Set problem: Write out exactly the lines from the line with "const joined = casting.getMesh();" through the line with "for node in", including both, and nothing more.
*-*-*
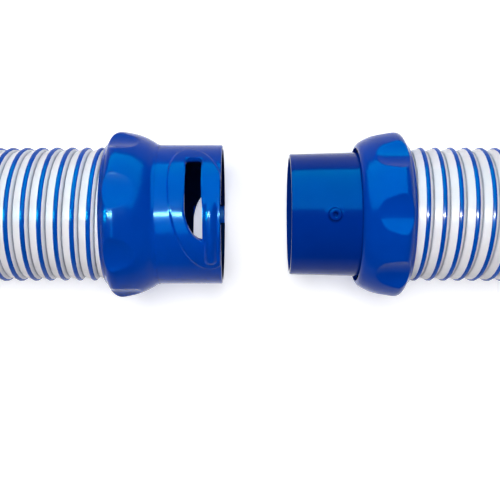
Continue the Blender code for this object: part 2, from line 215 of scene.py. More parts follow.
# The hose's route, as in the CAD model
CUFF_LINE = AXIS_HEIGHT
ON_FLOOR = HOSE_RADIUS + 0.3 * MM
ROUTE = [
    (-HOSE_END_X, 0.0, CUFF_LINE),
    (-0.082, 0.0, CUFF_LINE),
    (-0.100, 0.0, 0.0298),
    (-0.125, 0.002, 0.0274),
    (-0.175, 0.012, ON_FLOOR),
    (-0.235, 0.041, ON_FLOOR),
    (-0.291, 0.094, ON_FLOOR),
    (-0.326, 0.166, ON_FLOOR),
    (-0.333, 0.247, ON_FLOOR),
    (-0.311, 0.330, ON_FLOOR),
    (-0.260, 0.399, ON_FLOOR),
    (-0.188, 0.445, ON_FLOOR),
    (-0.104, 0.466, ON_FLOOR),
    (-0.012, 0.470, ON_FLOOR),
    (0.082, 0.467, ON_FLOOR),
    (0.168, 0.450, ON_FLOOR),
    (0.243, 0.410, ON_FLOOR),
    (0.298, 0.348, ON_FLOOR),
    (0.326, 0.268, ON_FLOOR),
    (0.324, 0.184, ON_FLOOR),
    (0.290, 0.106, ON_FLOOR),
    (0.236, 0.047, ON_FLOOR),
    (0.176, 0.014, ON_FLOOR),
    (0.125, 0.002, 0.0274),
    (0.100, 0.0, 0.0298),
    (0.082, 0.0, CUFF_LINE),
    (HOSE_END_X, 0.0, CUFF_LINE),
]

# The camera, straight above the cuffs
CAMERA_X = -2.6 * MM
CAMERA_ABOVE_AXIS = 318.0 * MM
VIEW_WIDTH = 187.3 * MM  # at the height of the cuffs' axis
CAMERA_SHIFT = -0.0715
SENSOR = 36.0  # in the camera's own millimetres

# The materials
BLUE = ((0.0, 0.046, 0.375), (0.0, 0.055, 0.430))  # two tints that drift into each other
# painted shade: the near-black blue painted inside the socket, where shade falls in its bore and
# slots
INSIDE_PAINTED_SHADE = (0.0, 0.004, 0.035)
GREEN_FALL = 1.5  # how much faster the green goes than the blue in a deeper painted shade
SPIGOT_PAINTED_SHADE = 0.66  # painted shade: the spigot is the socket's plastic, painted a deeper blue for the dimmer light on its side
# painted shade: from the first radius to the second, the socket's inside goes from painted dark to
# its own blue
SOCKET_PAINTED_SHADE_RADII = (SOCKET_BORE + 0.1 * MM, BARREL_RADIUS - 0.5 * MM)
BEAD_BLUE = ((0.0, 0.066, 0.42), (0.0, 0.084, 0.50))
HOSE_WHITE = ((0.86, 0.84, 0.87), (0.92, 0.90, 0.93))
# painted shade: the grey painted into the hose's creases and onto the flank beside each crease
FOLD_PAINTED_SHADE = (0.22, 0.24, 0.33)
FERRULE_WHITE = ((0.72, 0.72, 0.70), (0.80, 0.80, 0.78))
SEAL_BLACK = ((0.012, 0.012, 0.013), (0.03, 0.03, 0.032))

# The floor
FLOOR_SIZE = 12.0
FLOOR_PALE = 0.92
FLOOR_ROUGHNESS = 0.9
FLOOR_GLOW = 0.42

# The light: a soft light that shows in no reflection, and others that show only in reflections
WORLD_STRENGTH = 0.02
SOCKET_SIDE_LIGHTS = ("low_panel", "strip", "side_strip")
WHITE = (1.0, 1.0, 1.0)
CYAN = (0.0, 0.80, 1.0)
SOFT_PLACE = (-0.06, 0.13, 0.9)
SOFT_AIM = (0.0, 0.0, 0.0)
SOFT_SIZE = (0.45, 0.45)
SOFT_POWER = 7.7
REFLECTED_LIGHTS = [  # name, place, aim, size, power, colour
    ("panel", (-0.3, 1.02, 0.78), (-0.3, 0.24, 0.0), (2.6, 2.2), 430.0, CYAN),
    ("low_panel", (-0.09, -0.15, 0.62), (-0.09, -0.15, 0.0), (0.13, 0.35), 4.0, CYAN),
    ("strip", (-0.28, 0.0, 0.62), (-0.28, 0.0, 0.0), (0.50, 0.030), 55.0, WHITE),
    ("side_strip", (-1.2, 0.0, 0.62), (-0.1, 0.0, 0.05), (0.25, 0.7), 90.0, CYAN),
]


def clamp(value, low, high):
    return max(low, min(high, value))


def ease(value, start, end):
    """0 before start, 1 after end, and smooth between them."""
    share = clamp((value - start) / (end - start), 0.0, 1.0)
    return share * share * (3 - 2 * share)


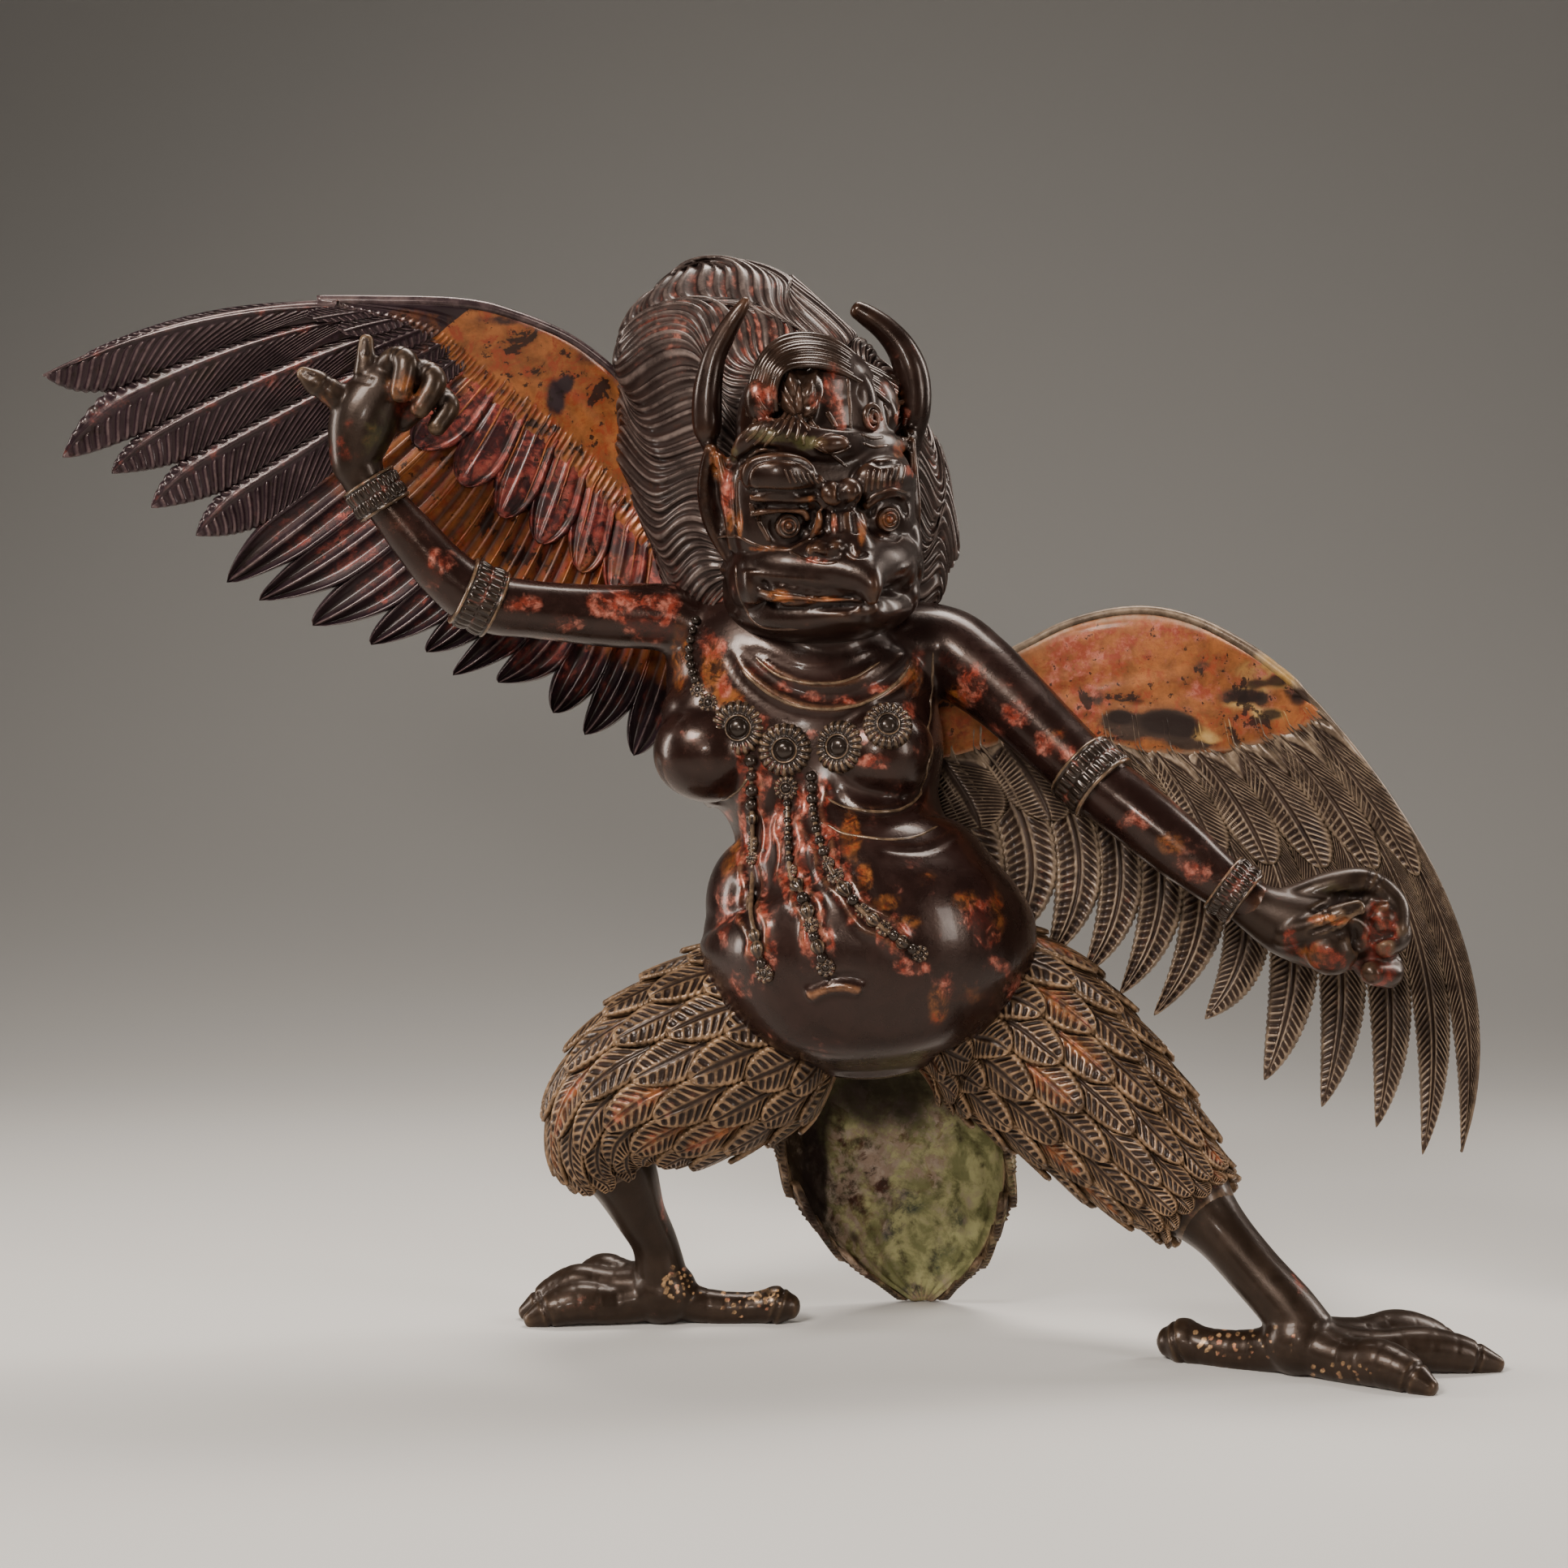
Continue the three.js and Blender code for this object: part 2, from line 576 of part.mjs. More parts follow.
// Everything is one casting.
const casting = [
  ...torso(), ...head(), ...crown(), ...horns(), ...mane(), ...arms(), ...hands(),
  ...legs(), ...feet(), ...wings(), ...tail(), ...jewellery(),
].reduce((joined, piece) => joined.add(piece)).subtract(belowTable());

const joined = casting.getMesh();
const figureGeometry = new THREE.BufferGeometry();
figureGeometry.setAttribute("position", new THREE.BufferAttribute(joined.vertProperties, 3));
figureGeometry.setIndex(new THREE.BufferAttribute(joined.triVerts, 1));

const lacqueredBronze = new THREE.MeshStandardMaterial({ color: 0x2a130e, roughness: 0.32, metalness: 0.6 });
const figure = new THREE.Mesh(figureGeometry, lacqueredBronze);
figure.name = "garuda_figure";

const group = new THREE.Group();
group.add(figure);

export default group;
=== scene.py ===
import math

import bmesh
import bpy
import numpy as np
from mathutils import Matrix, Vector
from mathutils.bvhtree import BVHTree


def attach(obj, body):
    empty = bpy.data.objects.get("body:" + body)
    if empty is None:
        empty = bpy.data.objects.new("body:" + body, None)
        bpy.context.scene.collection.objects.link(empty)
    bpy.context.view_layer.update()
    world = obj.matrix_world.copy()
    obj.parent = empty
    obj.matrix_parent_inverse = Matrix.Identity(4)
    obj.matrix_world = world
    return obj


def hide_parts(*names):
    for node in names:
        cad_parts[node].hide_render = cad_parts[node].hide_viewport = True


bl_info = {
    "name": "Garuda figure",
    "version": (1, 0, 0),
    "blender": (4, 5, 0),
    "location": "3D View > Sidebar > Garuda",
    "description": "Builds a cast and lacquered garuda figure",
    "category": "Add Mesh",
}

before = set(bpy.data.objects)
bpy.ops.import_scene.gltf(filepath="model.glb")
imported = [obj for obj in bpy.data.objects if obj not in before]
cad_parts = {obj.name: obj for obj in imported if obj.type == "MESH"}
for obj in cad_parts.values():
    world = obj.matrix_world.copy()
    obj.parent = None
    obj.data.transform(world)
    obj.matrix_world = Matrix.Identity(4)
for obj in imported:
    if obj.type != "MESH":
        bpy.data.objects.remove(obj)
CAST_NODE = "garuda_figure"
CAST_BODY = "root"

# The pose is written in shares of the height, from a point on the ground below the neck.
# X runs to the viewer's right, Y away from the viewer and Z up, and lengths are metres.
HEIGHT = 0.427
SHARE = HEIGHT / 1017
MIDDLE = np.array([-26.0, 36.0, 0.0])

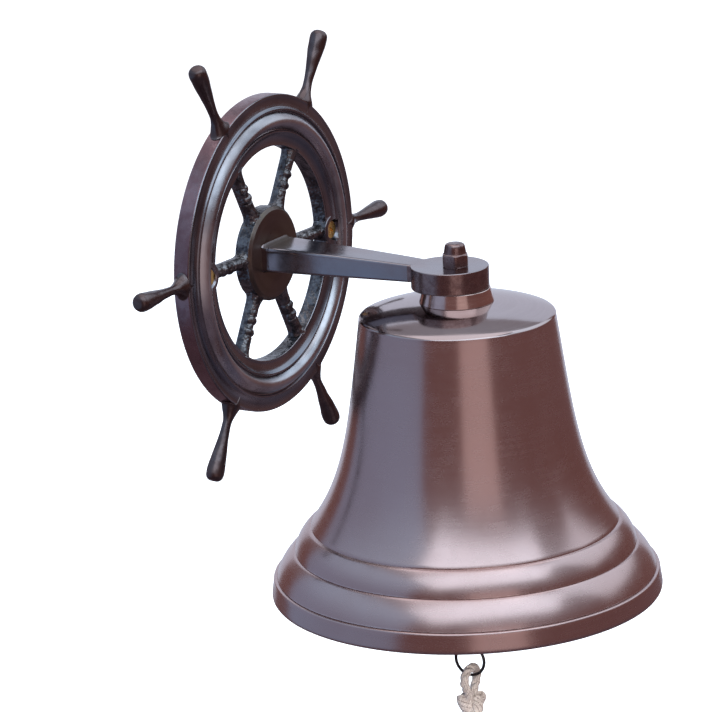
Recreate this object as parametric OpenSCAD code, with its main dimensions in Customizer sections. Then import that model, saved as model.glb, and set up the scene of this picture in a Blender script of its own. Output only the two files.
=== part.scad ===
*-*-*
Answer to the exercise:
const joined = casting.getMesh();
const figureGeometry = new THREE.BufferGeometry();
figureGeometry.setAttribute("position", new THREE.BufferAttribute(joined.vertProperties, 3));
figureGeometry.setIndex(new THREE.BufferAttribute(joined.triVerts, 1));

const lacqueredBronze = new THREE.MeshStandardMaterial({ color: 0x2a130e, roughness: 0.32, metalness: 0.6 });
const figure = new THREE.Mesh(figureGeometry, lacqueredBronze);
figure.name = "garuda_figure";

const group = new THREE.Group();
group.add(figure);

export default group;
=== scene.py ===
import math

import bmesh
import bpy
import numpy as np
from mathutils import Matrix, Vector
from mathutils.bvhtree import BVHTree


def attach(obj, body):
    empty = bpy.data.objects.get("body:" + body)
    if empty is None:
        empty = bpy.data.objects.new("body:" + body, None)
        bpy.context.scene.collection.objects.link(empty)
    bpy.context.view_layer.update()
    world = obj.matrix_world.copy()
    obj.parent = empty
    obj.matrix_parent_inverse = Matrix.Identity(4)
    obj.matrix_world = world
    return obj


def hide_parts(*names):
    for node in names:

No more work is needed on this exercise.